Jesus is silent before the chief priest. He’s silent when he’s mocked. He’s silent when he’s before Pilate. He’s silent when he’s before Herod. The narrative is peppered with these stories of Jesus’ silence.

Why? What’s the big deal about that? Jesus said to his disciples, just before he was crucified in Matthew 26:53, Do you think that I cannot appeal to my Father, and he will at once send me more than twelve legions of angels?

In other words, “Do you not know all I have to do is say the word, and there would be no suffering for me?” In fact, in the Gospels, that’s the great temptation that is put before Jesus: be the Messiah, but don’t suffer.

Right up until the very end, this is his great struggle. In a way we cannot comprehend, its as if heaven and hell watched Jesus in the garden, at the trial, on the cross and said,

“Just say the word, Jesus, and there will be no suffering. There will be no death. There will be no cross.

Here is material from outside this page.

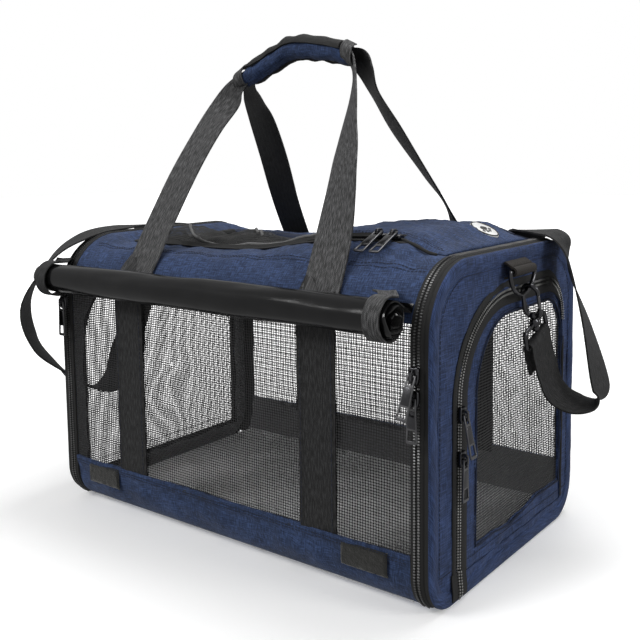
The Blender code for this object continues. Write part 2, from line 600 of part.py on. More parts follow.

Just say the word, Jesus. All you have to do is say one word, and then no blood will be shed. No lamb will be slain. No curse will be born. No sacrifice will be made. No sin will be atoned for. No debt gets paid.

Just say the word. No redemption, and every member of the human race will die unforgiven, uncleansed, unreconciled, unsaved.”

When one word could save him and crush us, when one silence would save us and crush him, he was silent. He chose to be silent. He did not say the word.

In the end, we’re saved by that word Jesus did not say. Maybe Jesus was training his whole life for that silence.

In a way, maybe Jesus was training to show us all the words God could say to me but does not, words of judgment and condemnation and guilt I deserve and God does not say even though it killed him.

Maybe we are saved as much by the silence of God as we are by the Word of God.

That is the kind of silence that is golden indeed.